Problem to work on – Each line below must be set down exactly; omit any image you find.
>> START Information provided
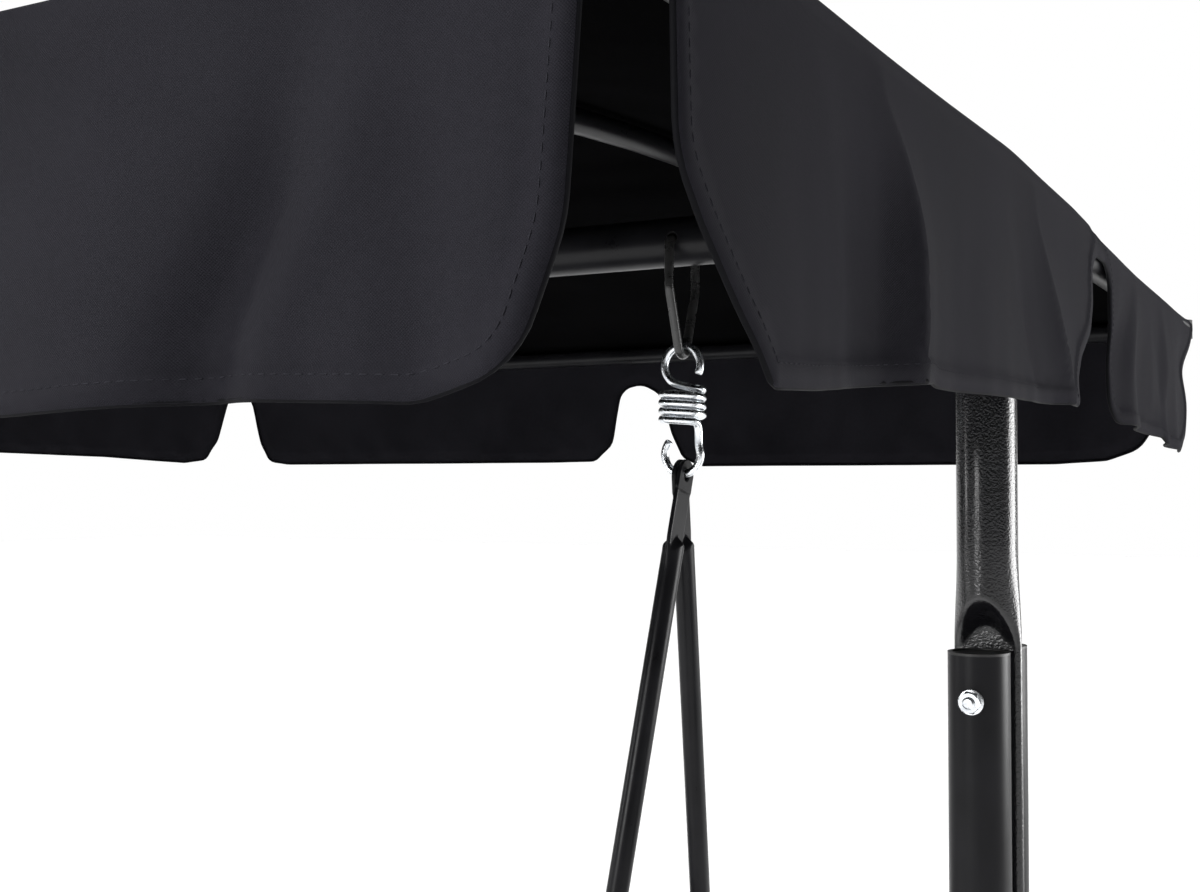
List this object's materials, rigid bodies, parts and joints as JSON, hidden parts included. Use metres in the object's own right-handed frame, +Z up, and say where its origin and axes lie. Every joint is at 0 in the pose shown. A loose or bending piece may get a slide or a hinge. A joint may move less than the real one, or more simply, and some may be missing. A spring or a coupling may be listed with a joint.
{
  "type": "canopy swing bench",
  "caption": "Garden swing bench with cushions, hung on coil springs under a tilting fabric canopy with notched valances, on an A-frame stand of black steel tube.",
  "frame": {"origin": "on the ground, under the middle of the bench and canopy", "axes": "+X to the right as seen from the front, +Y to the back, +Z up"},
  "size_m": [1.97, 1.26, 1.617],
  "materials": {
    "black_steel": "smooth satin black powder coat",
    "hammered_steel": "black hammered-texture paint",
    "coated_wire": "black plastic-coated wire",
    "zinc_steel": "bright zinc plating",
    "black_plastic": "moulded, fine grain",
    "canopy_cloth": "woven polyester, anthracite",
    "cushion_cloth": "woven polyester, anthracite, piped edges"
  },
  "bodies": {
    "stand": {"top_beam_left": "black_steel", "top_beam_right": "black_steel", "beam_splice": "black_steel", "beam_bolts": "zinc_steel", "left_corner_post": "hammered_steel", "right_corner_post": "hammered_steel", "left_front_upper_leg": "black_steel", "left_rear_upper_leg": "black_steel", "right_front_upper_leg": "black_steel", "right_rear_upper_leg": "black_steel", "left_front_lower_leg": "black_steel", "left_rear_lower_leg": "black_steel", "right_front_lower_leg": "black_steel", "right_rear_lower_leg": "black_steel", "left_front_foot": "black_plastic", "left_rear_foot": "black_plastic", "right_front_foot": "black_plastic", "right_rear_foot": "black_plastic", "leg_top_caps": "black_plastic", "post_bolts": "zinc_steel", "post_nuts": "zinc_steel", "frame_bolts": "zinc_steel", "left_side_brace": "black_steel", "right_side_brace": "black_steel", "rear_cross_bar": "black_steel", "left_hanger": "coated_wire", "right_hanger": "coated_wire", "hanger_bushings": "black_plastic"},
    "canopy": {"canopy_bolts": "zinc_steel", "canopy_pivot_spacers": "black_plastic", "canopy_front_rod": "black_steel", "canopy_rear_rod": "black_steel", "canopy_left_rod": "black_steel", "canopy_right_rod": "black_steel", "canopy_corner_joints": "black_plastic", "canopy_bows": "black_steel", "canopy_pivot_plates": "black_steel", "canopy_roof": "canopy_cloth", "front_valance": "canopy_cloth", "rear_valance": "canopy_cloth", "left_valance": "canopy_cloth", "right_valance": "canopy_cloth"},
    "left_knob": {"left_clamp_knob": "black_plastic"},
    "right_knob": {"right_clamp_knob": "black_plastic"},
    "springs": {"left_spring": "zinc_steel", "right_spring": "zinc_steel"},
    "bench": {"left_front_arm": "black_steel", "left_rear_arm": "black_steel", "right_front_arm": "black_steel", "right_rear_arm": "black_steel", "seat_frame": "black_steel", "backrest_frame": "black_steel", "backrest_spacers": "black_steel", "armrest_bars": "black_steel", "armrest_pads": "black_plastic", "bench_bolts": "zinc_steel", "seat_cushion": "cushion_cloth", "back_cushion": "cushion_cloth"}
  },
  "joints": [
    {"name": "canopy_tilt", "type": "hinge", "parent": "stand", "child": "canopy", "pos_m": [0, 0, 1.464], "axis": [1, 0, 0], "range_deg": [-15, 15]},
    {"name": "left_knob_turn", "type": "hinge", "parent": "canopy", "child": "left_knob", "pos_m": [-0.894, 0, 1.464], "axis": [1, 0, 0], "continuous": true},
    {"name": "right_knob_turn", "type": "hinge", "parent": "canopy", "child": "right_knob", "pos_m": [0.894, 0, 1.464], "axis": [1, 0, 0], "continuous": true},
    {"name": "swing", "type": "hinge", "parent": "stand", "child": "springs", "pos_m": [0, 0, 1.4819], "axis": [1, 0, 0], "range_deg": [-25, 25]},
    {"name": "bounce", "type": "slide", "parent": "springs", "child": "bench", "axis": [0, 0, 1], "range_m": [-0.012, 0], "stiffness_N_per_m": 30000, "springref_m": 0.015, "deforming": ["left_spring", "right_spring"]}
  ]
}
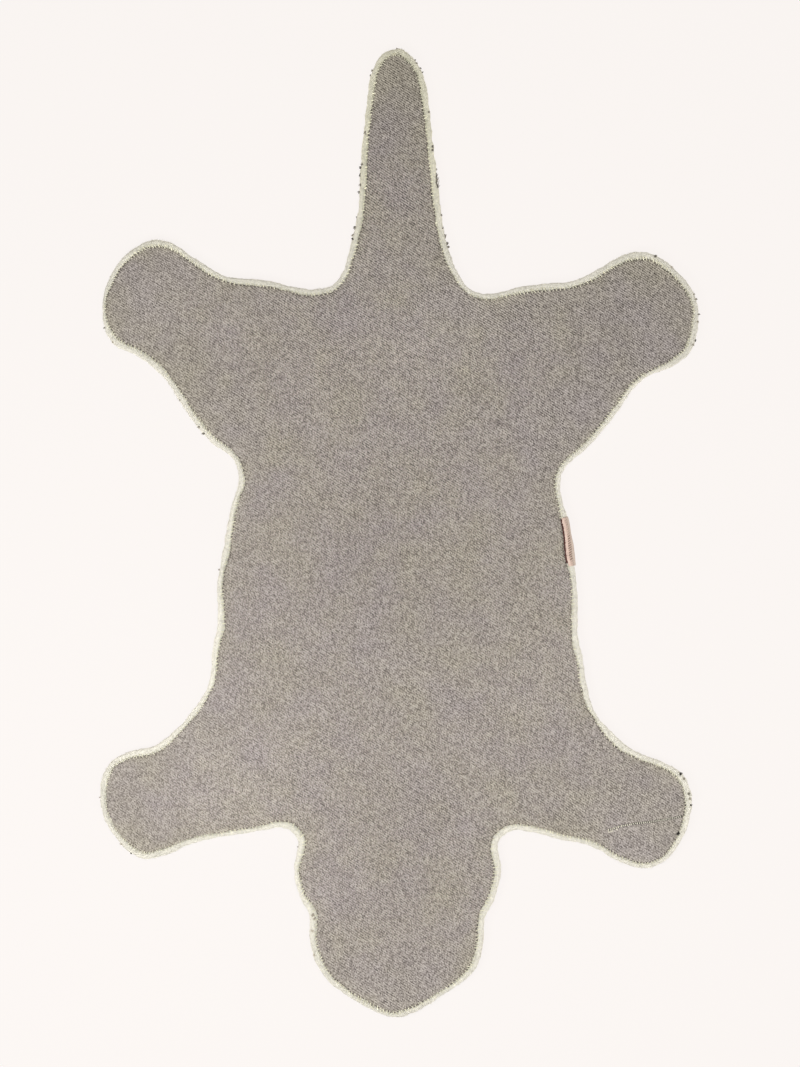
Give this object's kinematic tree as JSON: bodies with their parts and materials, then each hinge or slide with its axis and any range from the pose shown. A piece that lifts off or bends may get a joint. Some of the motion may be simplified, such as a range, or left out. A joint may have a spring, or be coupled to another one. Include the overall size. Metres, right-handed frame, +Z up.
{
  "type": "animal shaped kids rug",
  "caption": "Child's floor rug in the outline of an animal with spread legs, pile side down, with its grey twill back, cream turned edge and folded side label showing.",
  "frame": {"origin": "middle of the rug's bounding box, on the floor, where the pile's tips rest", "axes": "+Z up out of the back, +Y towards the tip of the tail, +X towards the side with the label"},
  "size_m": [0.6, 0.969, 0.0117],
  "materials": {
    "cream_pile": "matte",
    "grey_twill": "matte",
    "salmon_tape": "satin"
  },
  "bodies": {
    "root": {"tufted_body": "cream_pile", "backing_cloth": "grey_twill", "label": "salmon_tape"}
  },
  "joints": []
}
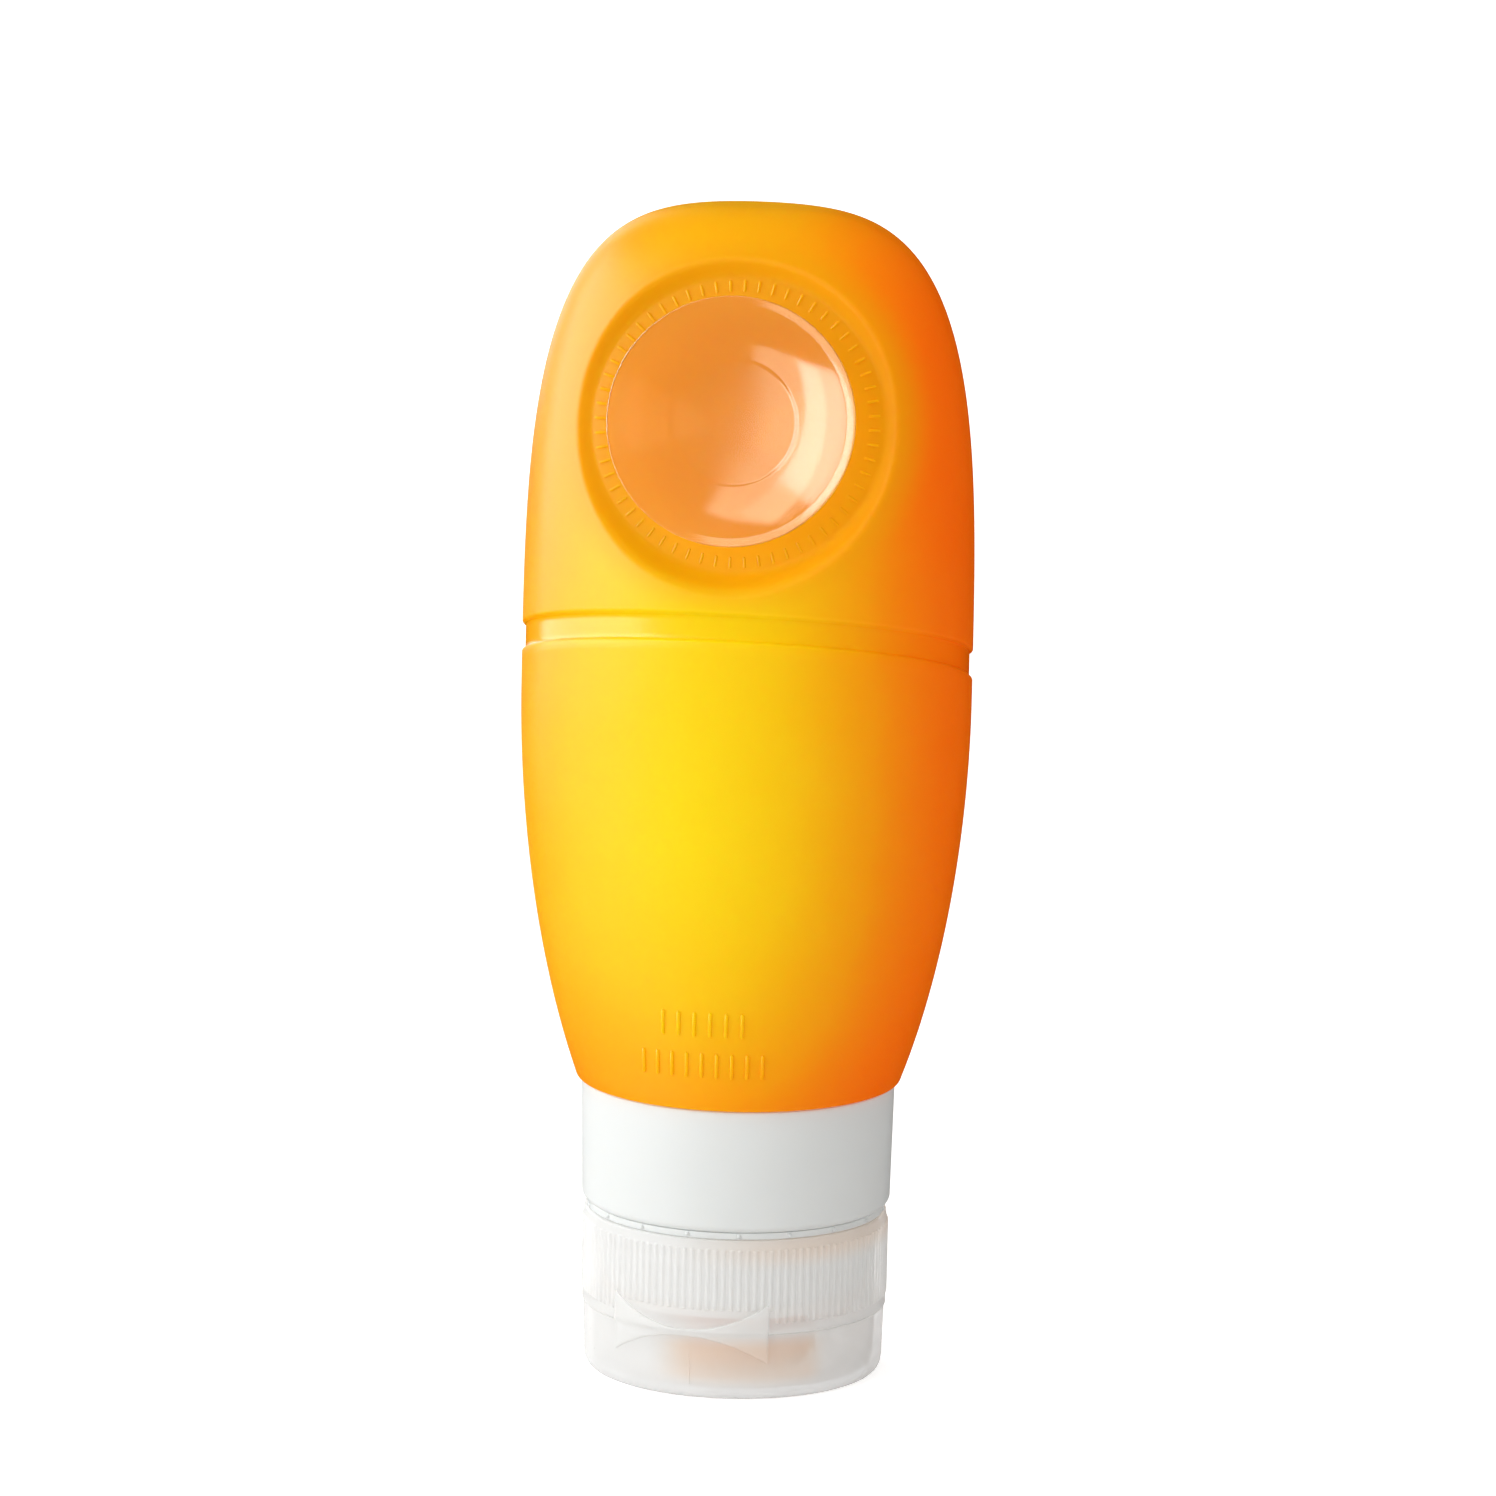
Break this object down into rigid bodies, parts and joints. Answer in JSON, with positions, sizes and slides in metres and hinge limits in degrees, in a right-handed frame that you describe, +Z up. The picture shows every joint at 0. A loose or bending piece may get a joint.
>> END Information provided
Written solution –
List this object's materials, rigid bodies, parts and joints as JSON, hidden parts included. Use metres in the object's own right-handed frame, +Z up, and say where its origin and axes lie. Every joint is at 0 in the pose shown. A loose or bending piece may get a slide or a hinge. A joint may move less than the real one, or more simply, and some may be missing. A spring or a coupling may be listed with a joint.
{
  "type": "canopy swing bench",
  "caption": "Garden swing bench with cushions, hung on coil springs under a tilting fabric canopy with notched valances, on an A-frame stand of black steel tube.",
  "frame": {"origin": "on the ground, under the middle of the bench and canopy", "axes": "+X to the right as seen from the front, +Y to the back, +Z up"},
  "size_m": [1.97, 1.26, 1.617],
  "materials": {
    "black_steel": "smooth satin black powder coat",
    "hammered_steel": "black hammered-texture paint",
    "coated_wire": "black plastic-coated wire",
    "zinc_steel": "bright zinc plating",
    "black_plastic": "moulded, fine grain",
    "canopy_cloth": "woven polyester, anthracite",
    "cushion_cloth": "woven polyester, anthracite, piped edges"
  },
  "bodies": {
    "stand": {"top_beam_left": "black_steel", "top_beam_right": "black_steel", "beam_splice": "black_steel", "beam_bolts": "zinc_steel", "left_corner_post": "hammered_steel", "right_corner_post": "hammered_steel", "left_front_upper_leg": "black_steel", "left_rear_upper_leg": "black_steel", "right_front_upper_leg": "black_steel", "right_rear_upper_leg": "black_steel", "left_front_lower_leg": "black_steel", "left_rear_lower_leg": "black_steel", "right_front_lower_leg": "black_steel", "right_rear_lower_leg": "black_steel", "left_front_foot": "black_plastic", "left_rear_foot": "black_plastic", "right_front_foot": "black_plastic", "right_rear_foot": "black_plastic", "leg_top_caps": "black_plastic", "post_bolts": "zinc_steel", "post_nuts": "zinc_steel", "frame_bolts": "zinc_steel", "left_side_brace": "black_steel", "right_side_brace": "black_steel", "rear_cross_bar": "black_steel", "left_hanger": "coated_wire", "right_hanger": "coated_wire", "hanger_bushings": "black_plastic"},
    "canopy": {"canopy_bolts": "zinc_steel", "canopy_pivot_spacers": "black_plastic", "canopy_front_rod": "black_steel", "canopy_rear_rod": "black_steel", "canopy_left_rod": "black_steel", "canopy_right_rod": "black_steel", "canopy_corner_joints": "black_plastic", "canopy_bows": "black_steel", "canopy_pivot_plates": "black_steel", "canopy_roof": "canopy_cloth", "front_valance": "canopy_cloth", "rear_valance": "canopy_cloth", "left_valance": "canopy_cloth", "right_valance": "canopy_cloth"},
    "left_knob": {"left_clamp_knob": "black_plastic"},
    "right_knob": {"right_clamp_knob": "black_plastic"},
    "springs": {"left_spring": "zinc_steel", "right_spring": "zinc_steel"},
    "bench": {"left_front_arm": "black_steel", "left_rear_arm": "black_steel", "right_front_arm": "black_steel", "right_rear_arm": "black_steel", "seat_frame": "black_steel", "backrest_frame": "black_steel", "backrest_spacers": "black_steel", "armrest_bars": "black_steel", "armrest_pads": "black_plastic", "bench_bolts": "zinc_steel", "seat_cushion": "cushion_cloth", "back_cushion": "cushion_cloth"}
  },
  "joints": [
    {"name": "canopy_tilt", "type": "hinge", "parent": "stand", "child": "canopy", "pos_m": [0, 0, 1.464], "axis": [1, 0, 0], "range_deg": [-15, 15]},
    {"name": "left_knob_turn", "type": "hinge", "parent": "canopy", "child": "left_knob", "pos_m": [-0.894, 0, 1.464], "axis": [1, 0, 0], "continuous": true},
    {"name": "right_knob_turn", "type": "hinge", "parent": "canopy", "child": "right_knob", "pos_m": [0.894, 0, 1.464], "axis": [1, 0, 0], "continuous": true},
    {"name": "swing", "type": "hinge", "parent": "stand", "child": "springs", "pos_m": [0, 0, 1.4819], "axis": [1, 0, 0], "range_deg": [-25, 25]},
    {"name": "bounce", "type": "slide", "parent": "springs", "child": "bench", "axis": [0, 0, 1], "range_m": [-0.012, 0], "stiffness_N_per_m": 30000, "springref_m": 0.015, "deforming": ["left_spring", "right_spring"]}
  ]
}
Give this object's kinematic tree as JSON: bodies with their parts and materials, then each hinge or slide with its axis and any range from the pose shown. A piece that lifts off or bends may get a joint. Some of the motion may be simplified, such as a range, or left out. A joint may have a spring, or be coupled to another one. Include the overall size. Metres, right-handed frame, +Z up.
{
  "type": "animal shaped kids rug",
  "caption": "Child's floor rug in the outline of an animal with spread legs, pile side down, with its grey twill back, cream turned edge and folded side label showing.",
  "frame": {"origin": "middle of the rug's bounding box, on the floor, where the pile's tips rest", "axes": "+Z up out of the back, +Y towards the tip of the tail, +X towards the side with the label"},
  "size_m": [0.6, 0.969, 0.0117],
  "materials": {
    "cream_pile": "matte",
    "grey_twill": "matte",
    "salmon_tape": "satin"
  },
  "bodies": {
    "root": {"tufted_body": "cream_pile", "backing_cloth": "grey_twill", "label": "salmon_tape"}
  },
  "joints": []
}
Break this object down into rigid bodies, parts and joints. Answer in JSON, with positions, sizes and slides in metres and hinge limits in degrees, in a right-handed frame that you describe, +Z up. The picture shows every joint at 0. A loose or bending piece may get a joint.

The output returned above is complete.